昨日の多摩大生とのやりとりについて久恒啓一教授にメールでお知らせした。早速丁重に大学事務局とも相談されるとのご返事を頂戴した。私の一喝ぶりも見てみたかったと軽いジョークも添えてあった。
木下順二作「オットーと呼ばれる日本人」を新国立劇場で鑑賞した。なかなかの力作に会場も盛況で、先日の日経、朝日夕刊紙上にも好意的な演劇批評が載っていた。初めて上演されたのが、1962年だから「60年安保闘争」直後である。新国立劇場の中劇場というのは、初めて入ったが入口へのアプローチといい、劇場内の作りといい、さすがに国立劇場だけに立派で、中々格式もあり雰囲気も洒落ている。
主役を吉田栄作と紺野美沙子が演じているが、いままでのイメージから考えると吉田はカッコいい青年という一面だけが強かったが、想像していた以上に演技派で案外やるものだ。
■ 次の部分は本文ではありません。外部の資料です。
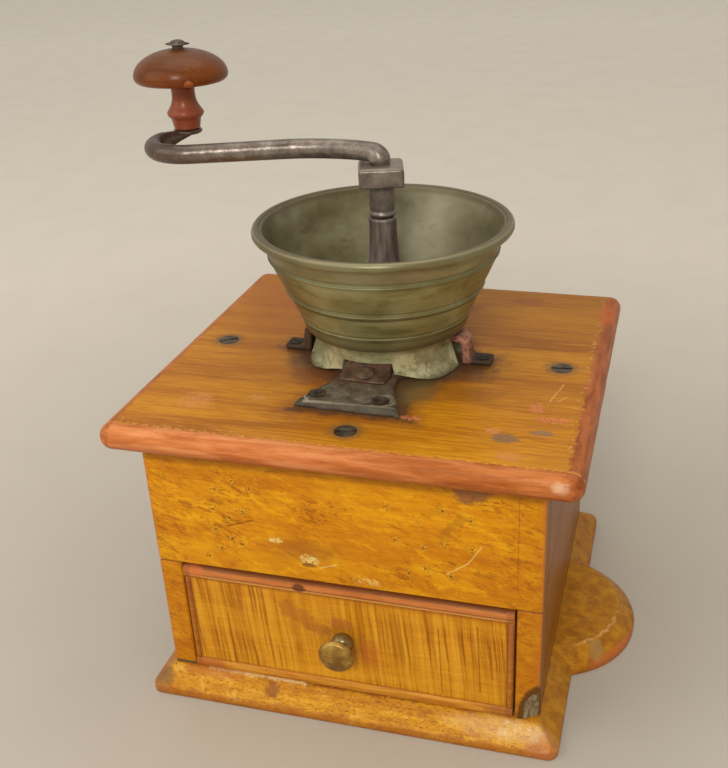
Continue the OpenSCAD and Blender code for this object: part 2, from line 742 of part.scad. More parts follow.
// One bead strip along X, its foot at z = 0, its nose a flat round
module bead_strip(len, h) {
    rotate([90, 0, 90]) linear_extrude(len, center = true) {
        nose = 0.9;
        polygon([[0, 0], [bead_depth, 0], [bead_depth, h], [0, h], [-bead_proud * 0.6, h - 0.3],
                 [-bead_proud, h - nose], [-bead_proud, nose], [-bead_proud * 0.6, 0.3]]);
    }
}

module drawer_beads() {
    len = 2 * drawer_half_w;
    tall = front_high - front_low - bead_foot - bead_top;
    color("#8e3f1f") {
        translate([0, front_y, front_high - bead_top]) bead_strip(len, bead_top);
        translate([0, front_y, front_low]) bead_strip(len, bead_foot);
        for (s = [-1, 1]) translate([s * (drawer_half_w - bead_end / 2) + bead_end / 2, front_y, front_low + bead_foot + tall / 2])
            rotate([0, -90, 0]) bead_strip(tall, bead_end);
    }
}

module drawer_side(s) {
    difference() {
        translate([s > 0 ? side_in : -drawer_half_w, front_back_y - 4, drawer_z])
            cube([drawer_side_t, drawer_end - front_back_y + 4, drawer_side_h]);
        translate([-side_in - groove, front_back_y - 5, floor_z])
            cube([2 * (side_in + groove), drawer_end - front_back_y + 10, floor_t]);
        nail_shapes();
    }
}

module drawer_left_side() { color("#a9803f") drawer_side(-1); }

module drawer_right_side() { color("#a9803f") drawer_side(1); }

module drawer_back() {
    color("#a07a3c") difference() {
        translate([-side_in, drawer_back_y, floor_z + floor_t])
            cube([2 * side_in, drawer_side_t, drawer_z + drawer_side_h - 1.5 - floor_z - floor_t]);
        nail_shapes();
    }
}

module drawer_bottom() {
    color("#9a7238") translate([-side_in - groove, front_back_y - groove, floor_z])
        cube([2 * (side_in + groove), drawer_back_y + drawer_side_t - front_back_y + groove - 0.5, floor_t]);
}

// Cut nails through the drawer's sides into its front and back
module nail_shapes() {
    for (s = [-1, 1], z = [24, 48], y = [front_back_y - 2, drawer_back_y + drawer_side_t / 2])
        translate([s * (drawer_half_w - 0.3), y, z]) rotate([0, -90 * s, 0]) {
            cylinder(r = 1.5, h = 1);
            cylinder(r = 0.8, h = drawer_side_t + 5);
        }
}

module drawer_nails() { color("#4a443e") nail_shapes(); }

module drawer_pull() {
    edge = pull_out - 3.2;
    color("#8c7a3a") translate([pull_x, front_y, pull_z]) rotate([90, 0, 0]) rotate_extrude()
        polygon(concat([[0, -drawer_front_t - 4], [2.2, -drawer_front_t - 4], [2.2, 0], [4, 0], [4.6, 0.8], [4.7, 2],
            [4.2, 3.4], [3.1, 4.5], [2.4, 5.6], [2.5, 7], [3.6, 8.2], [pull_r - 0.7, edge], [pull_r, edge + 0.5],
            [pull_r, edge + 1.1]], [for (i = [1:6]) let (a = i * 15) [pull_r * cos(a) * 0.985, edge + 1.1 + (pull_out - edge - 1.1) * sin(a)]]));
}

module pull_nut() {
    color("#6a5c33") difference() {
        translate([pull_x - 4.5, front_back_y, pull_z - 4.5]) cube([9, 3, 9]);
        translate([pull_x, front_back_y - cut, pull_z]) rotate([-90, 0, 0]) cylinder(r = 2.2, h = 4);
    }
}

base_board();
base_screws();
left_side_board();
right_side_board();
back_board();
upper_front_board();
left_post();
right_post();
top_board();
top_board_screws();
mill_plate();
plate_screws();
bearing_bridge();
bridge_rivets();
bridge_foot_screws();
hopper();
burr_ring();
burr_cone();
cone_pin();
shaft();
thrust_pad();
footstep_strap();
strap_screws();
adjusting_screw();
crank_head();
crank_arm();
knob_pin();
knob_washer();
knob();
drawer_front();
drawer_beads();
drawer_left_side();
drawer_right_side();
drawer_back();
drawer_bottom();
drawer_nails();
drawer_pull();
pull_nut();
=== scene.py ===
import json
import math

import bpy
from mathutils import Matrix, Vector, noise


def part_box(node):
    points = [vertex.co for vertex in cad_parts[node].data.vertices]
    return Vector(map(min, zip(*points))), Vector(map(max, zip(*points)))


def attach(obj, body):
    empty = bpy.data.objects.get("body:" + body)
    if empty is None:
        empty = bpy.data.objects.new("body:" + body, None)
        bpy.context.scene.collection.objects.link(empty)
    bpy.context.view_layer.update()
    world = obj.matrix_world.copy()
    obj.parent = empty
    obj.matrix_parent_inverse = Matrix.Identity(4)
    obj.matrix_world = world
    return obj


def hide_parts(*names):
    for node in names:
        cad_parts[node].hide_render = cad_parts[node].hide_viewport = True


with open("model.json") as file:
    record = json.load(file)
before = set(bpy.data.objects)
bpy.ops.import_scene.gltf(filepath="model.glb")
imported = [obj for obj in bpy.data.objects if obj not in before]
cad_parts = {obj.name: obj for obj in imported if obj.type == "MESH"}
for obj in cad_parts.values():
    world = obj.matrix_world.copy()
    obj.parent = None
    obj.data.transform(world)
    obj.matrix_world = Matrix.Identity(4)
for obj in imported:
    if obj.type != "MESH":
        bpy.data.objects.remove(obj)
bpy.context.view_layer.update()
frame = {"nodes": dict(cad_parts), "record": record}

MM = 0.001


def box_mm(node):
    """Lowest and highest corner of a CAD node, in millimetres."""
    low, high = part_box(node)
    return low / MM, high / MM


# Levels and faces, read from the frame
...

宇野重吉、瀧澤修、清水将夫らによる初演以来半世紀近くの間に、幾度が上演され、「夕鶴」と並んで今や木下順二の代表作となった「オットーと呼ばれる日本人」だが、やはり一言で言って「重い」という印象は拭えない。戦前の暗い時代におけるスパイ事件の裏面史を辿っているので、ある程度それもしようがないか。九分どおり埋まった観客は、あらすじを理解したうえで劇場に来ていると思うが、上演時間の長さ(3時間40分)もあり、居眠りと中途退室を見て少々残念な気がした。周囲の男女学生は例によって幕間はおしゃべりに興じていたが、つにに最後まで我慢していられずに席を立った。
ゾルゲ事件と言えば、友人、山崎洋さんの父上(ブランコ・ド・ヴケリッチ氏)の名がしばしば挙がることもあり、私自身大いに関心を持っている。そのゾルゲ事件をモチーフにしており、登場人物や時代背景、ストーリー性等は充分理解しているので、どういう展開になるのかを楽しみにしていたが、珍しい舞台操作と使用機材がユニークで中々面白かった。結末にジョンソン(ゾルゲ)の逮捕や、絞首刑に言及することもなく、日本人としての矜持を持ち続ける、吉田扮するオットー(尾崎秀美)が、「ぼくは、オットーという外国の名前を持った。しかし、正真正銘の日本人だったということだ。そして、そのようなものとして行動してきたぼくが、決して間違っていなかったということ、そのことなんだ」と叫ぶ台詞に木下順二の気持ちと、この芝居の訴えるポイントが凝縮されていると感じた。